PostPosted: Tue Jun 28, 2005 4:27 pm    Post subject: Reply with quote

My understanding is that there was a sexual dymanic to what he was doing. He described feeling empathy for one victim who was really scared, so he soothed her and gave her some water. Then he strangled her to death. That's really interesting- he seems to feel some empathy, but not remorse. He was not lacking in human feeling- these feelings seem to be seriously confused and twisted.

I hope he is the subject of a lot of study. He seems to be fairly clear and articulate- he could reveal a lot.

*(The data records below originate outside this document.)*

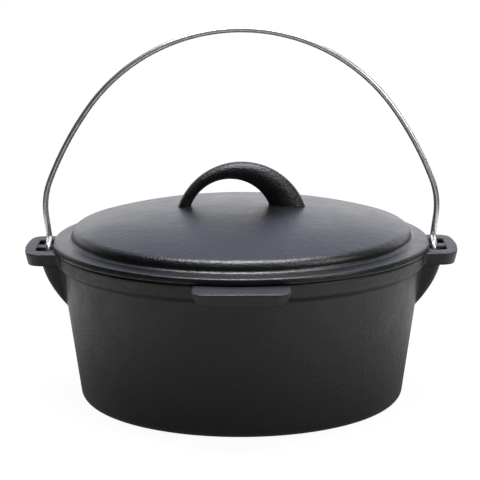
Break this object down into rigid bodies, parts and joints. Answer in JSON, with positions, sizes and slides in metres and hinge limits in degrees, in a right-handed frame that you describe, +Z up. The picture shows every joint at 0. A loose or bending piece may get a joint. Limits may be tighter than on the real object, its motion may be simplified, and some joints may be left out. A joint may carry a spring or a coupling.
{
  "type": "cast iron camp pot",
  "caption": "Round flat-based cast iron pot with side ears and lifting pads, a domed lift-off lid with a loop handle, and a swinging steel wire bail.",
  "frame": {"origin": "on the pot's vertical axis, at the flat face it stands on", "axes": "+Z up along the pot's axis; the ears and the bail's ends lie along X; -Y is the front, where the picture was taken from"},
  "size_m": [0.2986, 0.3014, 0.2568],
  "materials": {
    "pot": "seasoned black sand-cast iron",
    "lid": "seasoned black sand-cast iron, slightly glossier",
    "bail": "bright zinc-plated round steel wire"
  },
  "bodies": {
    "pot": {"pot": "pot"},
    "lid": {"lid": "lid"},
    "bail": {"bail": "bail"}
  },
  "joints": [
    {"name": "lid_lift", "type": "slide", "parent": "pot", "child": "lid", "axis": [0, 0, 1], "range_m": [0, 0.035]},
    {"name": "bail_hinge", "type": "hinge", "parent": "pot", "child": "bail", "pos_m": [0, 0, 0.0987], "axis": [1, 0, 0], "range_deg": [-20, 95]}
  ]
}
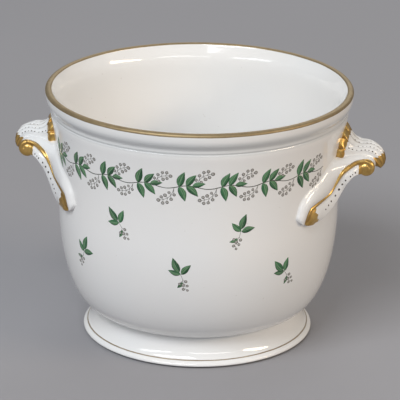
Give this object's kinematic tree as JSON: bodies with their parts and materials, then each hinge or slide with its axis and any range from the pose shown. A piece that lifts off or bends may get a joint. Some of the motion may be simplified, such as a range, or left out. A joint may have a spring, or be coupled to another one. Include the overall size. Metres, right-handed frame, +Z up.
{
  "type": "planter",
  "caption": "Round porcelain planter on a splayed foot, with a flared neck and a moulded lip, and a leaf-topped scroll handle on each side.",
  "frame": {"origin": "on the pot's axis, on the surface that it stands on", "axes": "+Z up along the pot's axis, +X out through the right handle, -Y towards the front"},
  "size_m": [0.2636, 0.216, 0.18],
  "materials": {
    "glazed_porcelain": "white porcelain under a clear, glossy glaze",
    "gilding": "burnished gold fired on the glaze, as a film",
    "painted_enamel": "painted enamel fired on the glaze, slightly raised and glossy",
    "bare_biscuit": "unglazed fired porcelain, matt, where the foot stands"
  },
  "bodies": {
    "root": {"bowl": "glazed_porcelain", "foot_ring": "glazed_porcelain", "right_handle_leaf": "glazed_porcelain", "right_handle_front_scroll": "glazed_porcelain", "right_handle_rear_scroll": "glazed_porcelain", "left_handle_leaf": "glazed_porcelain", "left_handle_front_scroll": "glazed_porcelain", "left_handle_rear_scroll": "glazed_porcelain"}
  },
  "joints": []
}
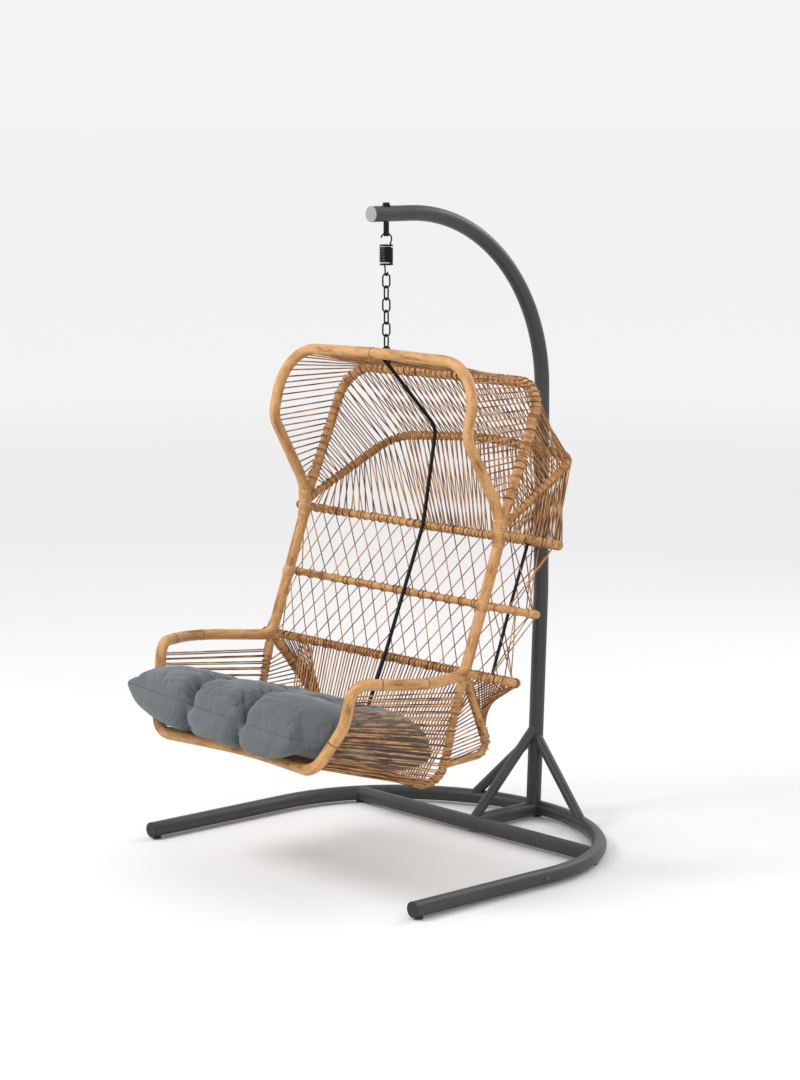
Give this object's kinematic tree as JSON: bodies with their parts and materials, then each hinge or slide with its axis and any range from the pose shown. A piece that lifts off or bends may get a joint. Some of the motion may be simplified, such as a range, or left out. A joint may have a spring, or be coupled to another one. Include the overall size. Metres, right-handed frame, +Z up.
{
  "type": "hanging egg chair",
  "caption": "Wicker hanging chair with hood, armrests and a grey tufted cushion, hung by spring and chain from a curved tube stand on a horseshoe base.",
  "frame": {"origin": "on the ground, under the middle of the whole object's bounding box", "axes": "+Z up; the sitter faces -Y; X = 0 is the plane of symmetry"},
  "size_m": [1.28, 1.3452, 2.0096],
  "materials": {
    "stand_paint": "satin charcoal powder coat",
    "spigot_steel": "plain",
    "rubber": "matte",
    "arm_cap": "light grey",
    "bolts": "zinc plated",
    "hanging_steel": "black coated steel",
    "rod_paint": "black",
    "wrapped_tube": "steel tube wrapped in tan resin wicker",
    "weave": "tan resin wicker strand",
    "cushion": "grey woven polyester over fibre fill"
  },
  "bodies": {
    "stand": {"base_ring": "stand_paint", "leg_left": "stand_paint", "leg_right": "stand_paint", "leg_spigot_left": "spigot_steel", "leg_spigot_right": "spigot_steel", "leg_end_cap_left": "rubber", "leg_end_cap_right": "rubber", "leg_screws": "bolts", "base_cross_tube": "stand_paint", "base_centre_tube": "stand_paint", "post_lower": "stand_paint", "post_spigot": "spigot_steel", "post_upper_arm": "stand_paint", "post_bolts": "bolts", "arm_end_cap": "arm_cap", "strut_front": "stand_paint", "strut_left": "stand_paint", "strut_right": "stand_paint", "feet": "rubber"},
    "hanger": {"hanger_stem": "hanging_steel", "hanger_nut": "hanging_steel"},
    "spring_upper": {"spring_upper_hook": "hanging_steel", "spring_coils": "hanging_steel"},
    "spring_lower": {"spring_lower_hook": "hanging_steel"},
    "link_1": {"chain_link_1": "hanging_steel"},
    "link_2": {"chain_link_2": "hanging_steel"},
    "link_3": {"chain_link_3": "hanging_steel"},
    "link_4": {"chain_link_4": "hanging_steel"},
    "link_5": {"chain_link_5": "hanging_steel"},
    "link_6": {"chain_link_6": "hanging_steel"},
    "chair": {"chair_eye": "hanging_steel", "centre_spine": "rod_paint", "back_rod_left": "rod_paint", "back_rod_right": "rod_paint", "hood_and_side_rim": "wrapped_tube", "arm_loop_left": "wrapped_tube", "arm_loop_right": "wrapped_tube", "front_rail": "wrapped_tube", "hood_middle_rib": "wrapped_tube", "hood_rear_rib": "wrapped_tube", "neck_rib": "wrapped_tube", "waist_rib": "wrapped_tube", "seat_back_rib": "wrapped_tube", "seat_side_rib": "wrapped_tube", "seat_brace_left": "wrapped_tube", "seat_brace_right": "wrapped_tube", "weave_hood_front": "weave", "weave_hood_middle": "weave", "weave_hood_rear": "weave", "weave_back_upper": "weave", "weave_back_lower": "weave", "weave_seat_back": "weave", "weave_seat_floor": "weave", "weave_arm_left": "weave", "weave_arm_right": "weave", "weave_gusset_left": "weave", "weave_gusset_right": "weave", "weave_wing_left": "weave", "weave_wing_right": "weave", "seat_cushion": "cushion"}
  },
  "joints": [
    {"name": "hanger_swivel", "type": "hinge", "parent": "stand", "child": "hanger", "pos_m": [0, -0.021, 1.976], "axis": [0, 0, 1], "range_deg": [-90, 90]},
    {"name": "hook_sway", "type": "hinge", "parent": "hanger", "child": "spring_upper", "pos_m": [0, -0.021, 1.918], "axis": [0.247, 0.969, 0], "range_deg": [-10, 10]},
    {"name": "spring_stretch", "type": "slide", "parent": "spring_upper", "child": "spring_lower", "axis": [0, 0, -1], "range_m": [-0.003, 0.03], "stiffness_N_per_m": 30000, "springref_m": -0.00934, "deforming": ["spring_coils"]},
    {"name": "link_1_rock", "type": "hinge", "parent": "spring_lower", "child": "link_1", "pos_m": [0, -0.021, 1.7903], "axis": [0.969, -0.247, 0], "range_deg": [-10, 10]},
    {"name": "link_2_rock", "type": "hinge", "parent": "link_1", "child": "link_2", "pos_m": [0, -0.021, 1.7534], "axis": [-0.247, -0.969, 0], "range_deg": [-10, 10]},
    {"name": "link_3_rock", "type": "hinge", "parent": "link_2", "child": "link_3", "pos_m": [0, -0.021, 1.7167], "axis": [-0.969, 0.247, 0], "range_deg": [-10, 10]},
    {"name": "link_4_rock", "type": "hinge", "parent": "link_3", "child": "link_4", "pos_m": [0, -0.021, 1.68], "axis": [0.247, 0.969, 0], "range_deg": [-10, 10]},
    {"name": "link_5_rock", "type": "hinge", "parent": "link_4", "child": "link_5", "pos_m": [0, -0.021, 1.6433], "axis": [0.969, -0.247, 0], "range_deg": [-10, 10]},
    {"name": "link_6_rock", "type": "hinge", "parent": "link_5", "child": "link_6", "pos_m": [0, -0.021, 1.6066], "axis": [-0.247, -0.969, 0], "range_deg": [-10, 10]},
    {"name": "chair_swing", "type": "hinge", "parent": "link_6", "child": "chair", "pos_m": [0, -0.021, 1.5699], "axis": [-0.969, 0.247, 0], "range_deg": [-10, 10]}
  ]
}
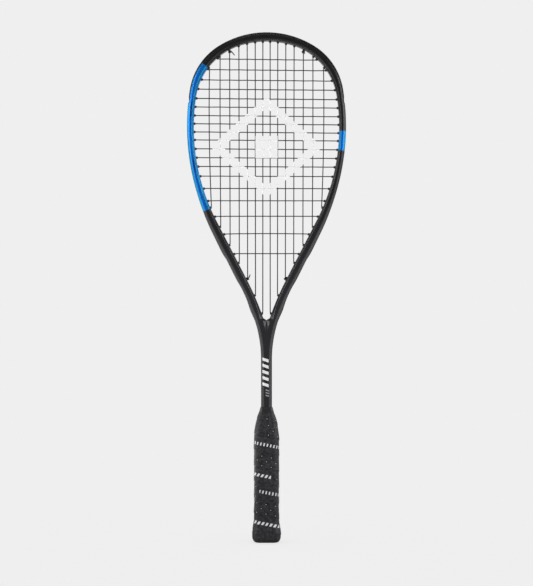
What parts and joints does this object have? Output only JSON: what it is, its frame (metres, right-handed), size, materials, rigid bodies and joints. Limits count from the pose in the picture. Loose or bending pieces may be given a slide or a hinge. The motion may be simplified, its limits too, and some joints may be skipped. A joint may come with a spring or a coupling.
{
  "type": "squash racket",
  "caption": "Strung racket for squash: a hollow teardrop hoop and shaft in one moulding, woven strings, a bumper and grommets, and a wrapped handle with a butt cap.",
  "frame": {"origin": "centre of the butt's end face, in the string plane", "axes": "+Z along the racket from the butt to the crown; the string plane is XZ; the front face looks along -Y; +X is to the right seen from the front"},
  "size_m": [0.2138, 0.0342, 0.686],
  "materials": {
    "frame_lacquer": "satin lacquer over carbon fibre composite, with two blue painted bands on the hoop",
    "bumper_nylon": "matt moulded nylon",
    "grommet_nylon": "matt moulded nylon",
    "string": "smooth black nylon",
    "foam": "closed-cell polyurethane foam",
    "butt_cap": "matt moulded plastic",
    "staple_steel": "bright steel wire",
    "putty": "soft balance putty",
    "grip": "perforated polyurethane grip tape with a slightly tacky satin surface",
    "finishing_tape": "thin elastic tape"
  },
  "bodies": {
    "root": {"frame": "frame_lacquer", "bumper_guard": "bumper_nylon", "grommet_strip_left": "grommet_nylon", "grommet_strip_right": "grommet_nylon", "main_string": "string", "cross_string": "string", "string_knots": "string", "handle_foam": "foam", "butt_cap": "butt_cap", "butt_cap_staples": "staple_steel", "shaft_plug": "foam", "balance_putty": "putty", "grip_tape": "grip", "finishing_tape": "finishing_tape"}
  },
  "joints": []
}
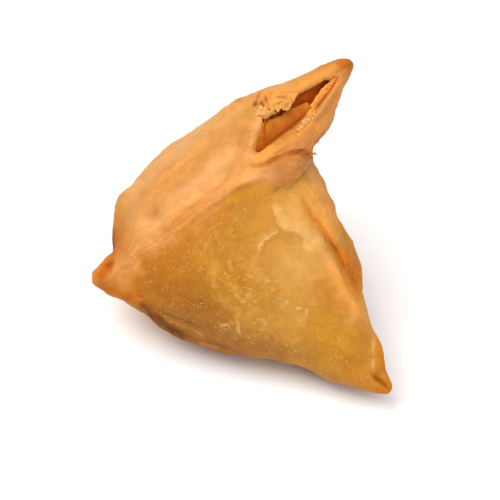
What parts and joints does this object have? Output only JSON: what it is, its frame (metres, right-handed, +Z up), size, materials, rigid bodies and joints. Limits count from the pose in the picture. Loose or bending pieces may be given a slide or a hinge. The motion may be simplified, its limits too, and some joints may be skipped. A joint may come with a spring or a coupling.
{
  "type": "samosa",
  "caption": "Deep-fried samosa: a swollen cone of dough, pinched shut along a seal whose end stands out as a torn, open-lipped ear.",
  "frame": {"origin": "centre of the samosa's box, at the level it rests on", "axes": "+Z up; +X across the front panel, from the horn towards the cone's tip; -Y towards the viewer of the front panel"},
  "size_m": [0.0811, 0.0778, 0.058],
  "materials": {
    "fried_dough": "golden-brown deep-fried dough, lightly oily, with fine blisters"
  },
  "bodies": {
    "root": {"samosa": "fried_dough"}
  },
  "joints": []
}
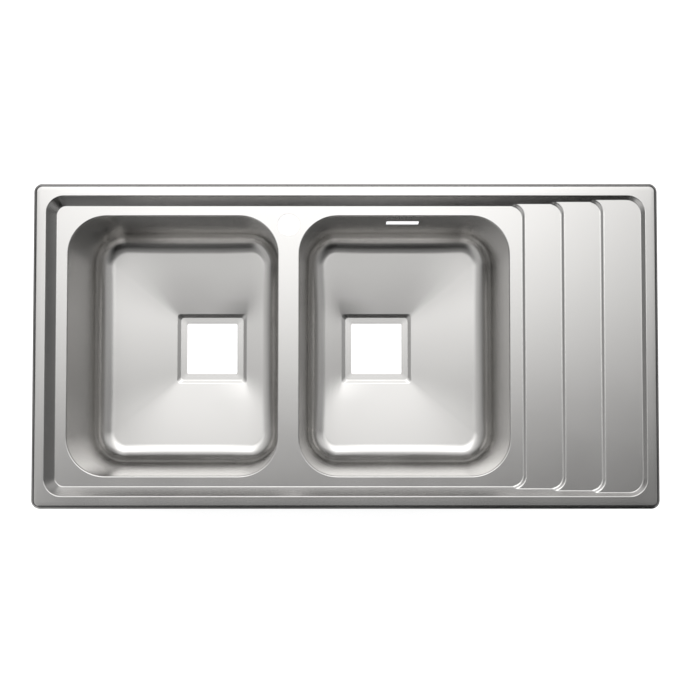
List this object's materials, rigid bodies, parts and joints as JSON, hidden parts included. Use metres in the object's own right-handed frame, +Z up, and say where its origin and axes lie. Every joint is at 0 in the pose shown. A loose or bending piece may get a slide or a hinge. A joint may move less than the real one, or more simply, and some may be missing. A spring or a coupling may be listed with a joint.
{
  "type": "inset kitchen sink",
  "caption": "Inset steel kitchen sink: two rounded bowls with square waste openings, a tap hole and a stepped drainer on the right, with clamps under the rim.",
  "frame": {"origin": "under the middle of the rim, at the level of the two sump undersides that the sink stands on", "axes": "+X along the sink towards the drainer, +Y towards the tap side at the back, +Z up"},
  "size_m": [1, 0.52, 0.1973],
  "materials": {
    "top_sheet": "satin",
    "bowl_sheet": "satin",
    "seal_foam": "matte foam",
    "plated_steel": "zinc plated",
    "plated_fastener": "zinc plated",
    "damping_pad": "matte"
  },
  "bodies": {
    "sink": {"sink_top": "top_sheet", "left_bowl": "bowl_sheet", "right_bowl": "bowl_sheet", "rim_seal": "seal_foam", "tap_plate": "plated_steel", "drainer_stiffener": "plated_steel", "left_floor_pad": "damping_pad", "right_floor_pad": "damping_pad", "left_side_pads": "damping_pad", "right_side_pads": "damping_pad", "drainer_pads": "damping_pad", "earth_lug": "plated_steel", "earth_bolt": "plated_fastener", "earth_washers": "plated_fastener", "earth_nut": "plated_fastener", "clamp_brackets": "plated_steel"},
    "screw_1": {"clamp_screw_1": "plated_fastener"},
    "claw_1": {"clamp_claw_1": "plated_steel"},
    "screw_2": {"clamp_screw_2": "plated_fastener"},
    "claw_2": {"clamp_claw_2": "plated_steel"},
    "screw_3": {"clamp_screw_3": "plated_fastener"},
    "claw_3": {"clamp_claw_3": "plated_steel"},
    "screw_4": {"clamp_screw_4": "plated_fastener"},
    "claw_4": {"clamp_claw_4": "plated_steel"},
    "screw_5": {"clamp_screw_5": "plated_fastener"},
    "claw_5": {"clamp_claw_5": "plated_steel"},
    "screw_6": {"clamp_screw_6": "plated_fastener"},
    "claw_6": {"clamp_claw_6": "plated_steel"},
    "screw_7": {"clamp_screw_7": "plated_fastener"},
    "claw_7": {"clamp_claw_7": "plated_steel"},
    "screw_8": {"clamp_screw_8": "plated_fastener"},
    "claw_8": {"clamp_claw_8": "plated_steel"},
    "screw_9": {"clamp_screw_9": "plated_fastener"},
    "claw_9": {"clamp_claw_9": "plated_steel"},
    "screw_10": {"clamp_screw_10": "plated_fastener"},
    "claw_10": {"clamp_claw_10": "plated_steel"}
  },
  "joints": [
    {"name": "screw_1_travel", "type": "slide", "parent": "sink", "child": "screw_1", "axis": [0, 0, 1], "range_m": [0, 0.0155]},
    {"name": "claw_1_swing", "type": "hinge", "parent": "screw_1", "child": "claw_1", "pos_m": [-0.36336, 0.22266, 0.1422], "axis": [0, 0, 1], "range_deg": [0, 90]},
    {"name": "screw_2_travel", "type": "slide", "parent": "sink", "child": "screw_2", "axis": [0, 0, 1], "range_m": [0, 0.0155]},
    {"name": "claw_2_swing", "type": "hinge", "parent": "screw_2", "child": "claw_2", "pos_m": [0.01044, 0.22266, 0.1422], "axis": [0, 0, 1], "range_deg": [0, 90]},
    {"name": "screw_3_travel", "type": "slide", "parent": "sink", "child": "screw_3", "axis": [0, 0, 1], "range_m": [0, 0.0155]},
    {"name": "claw_3_swing", "type": "hinge", "parent": "screw_3", "child": "claw_3", "pos_m": [0.3795, 0.22266, 0.1422], "axis": [0, 0, 1], "range_deg": [0, 90]},
    {"name": "screw_4_travel", "type": "slide", "parent": "sink", "child": "screw_4", "axis": [0, 0, 1], "range_m": [0, 0.0155]},
    {"name": "claw_4_swing", "type": "hinge", "parent": "screw_4", "child": "claw_4", "pos_m": [-0.36336, -0.22266, 0.1422], "axis": [0, 0, 1], "range_deg": [0, 90]},
    {"name": "screw_5_travel", "type": "slide", "parent": "sink", "child": "screw_5", "axis": [0, 0, 1], "range_m": [0, 0.0155]},
    {"name": "claw_5_swing", "type": "hinge", "parent": "screw_5", "child": "claw_5", "pos_m": [0.01044, -0.22266, 0.1422], "axis": [0, 0, 1], "range_deg": [0, 90]},
    {"name": "screw_6_travel", "type": "slide", "parent": "sink", "child": "screw_6", "axis": [0, 0, 1], "range_m": [0, 0.0155]},
    {"name": "claw_6_swing", "type": "hinge", "parent": "screw_6", "child": "claw_6", "pos_m": [0.3795, -0.22266, 0.1422], "axis": [0, 0, 1], "range_deg": [0, 90]},
    {"name": "screw_7_travel", "type": "slide", "parent": "sink", "child": "screw_7", "axis": [0, 0, 1], "range_m": [0, 0.0155]},
    {"name": "claw_7_swing", "type": "hinge", "parent": "screw_7", "child": "claw_7", "pos_m": [-0.46266, -0.10448, 0.1422], "axis": [0, 0, 1], "range_deg": [0, 90]},
    {"name": "screw_8_travel", "type": "slide", "parent": "sink", "child": "screw_8", "axis": [0, 0, 1], "range_m": [0, 0.0155]},
    {"name": "claw_8_swing", "type": "hinge", "parent": "screw_8", "child": "claw_8", "pos_m": [-0.46266, 0.10448, 0.1422], "axis": [0, 0, 1], "range_deg": [0, 90]},
    {"name": "screw_9_travel", "type": "slide", "parent": "sink", "child": "screw_9", "axis": [0, 0, 1], "range_m": [0, 0.0155]},
    {"name": "claw_9_swing", "type": "hinge", "parent": "screw_9", "child": "claw_9", "pos_m": [0.46266, -0.10448, 0.1422], "axis": [0, 0, 1], "range_deg": [0, 90]},
    {"name": "screw_10_travel", "type": "slide", "parent": "sink", "child": "screw_10", "axis": [0, 0, 1], "range_m": [0, 0.0155]},
    {"name": "claw_10_swing", "type": "hinge", "parent": "screw_10", "child": "claw_10", "pos_m": [0.46266, 0.10448, 0.1422], "axis": [0, 0, 1], "range_deg": [0, 90]}
  ]
}
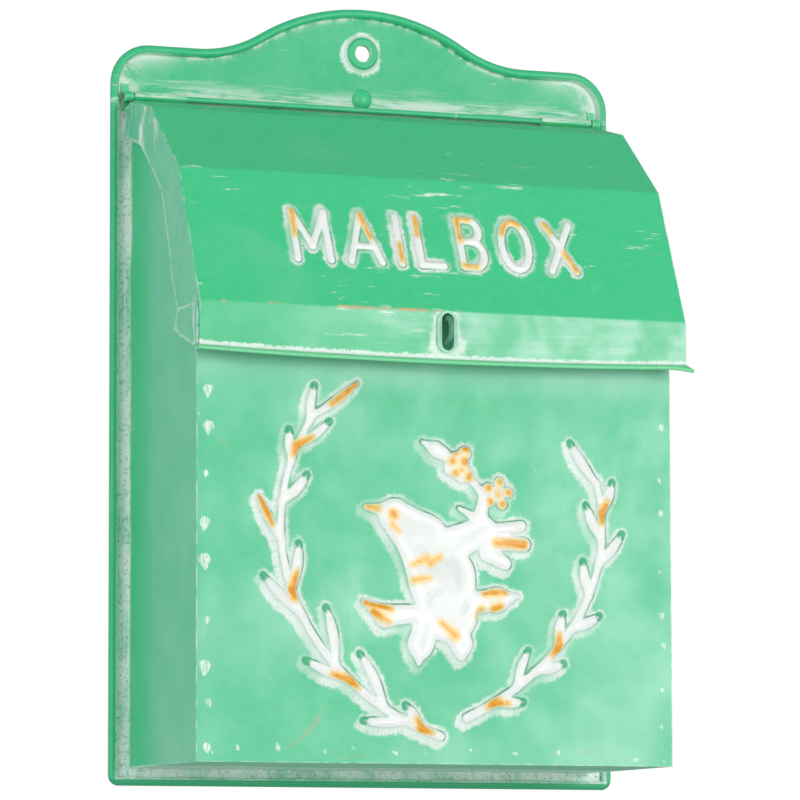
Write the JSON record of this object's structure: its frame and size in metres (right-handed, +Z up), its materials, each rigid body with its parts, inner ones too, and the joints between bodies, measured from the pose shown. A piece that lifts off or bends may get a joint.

One point about human desire: We can all agree that we should not allow sexual desire to drive us to murder people or to violate people's integrity- physical or otherwise. But we all allow our desires to harm others daily. We will buy things from dubious companies, use way more than our fair share of resources, promote ourselves over the interests of others, etc. The person who dies in a bad factory in China is equally dead as the persons killed by this guy. Please, I am not making a moral equivalent here, simple pointing out that the costs and the victims of our desires are numerous and mundane, but usually far enough away as to be abstractions.

It strikes me that this guy was able to put enough psychic space between himself and the victims, objective them, rationalize his actions, that he lost his fellow feeling for them. He reduced them to abstractions. I can imagine that he had real fellowship with those at his church and in the Boy Scouts.

I have meant for a long time to read that Foucault book- now it is on my list.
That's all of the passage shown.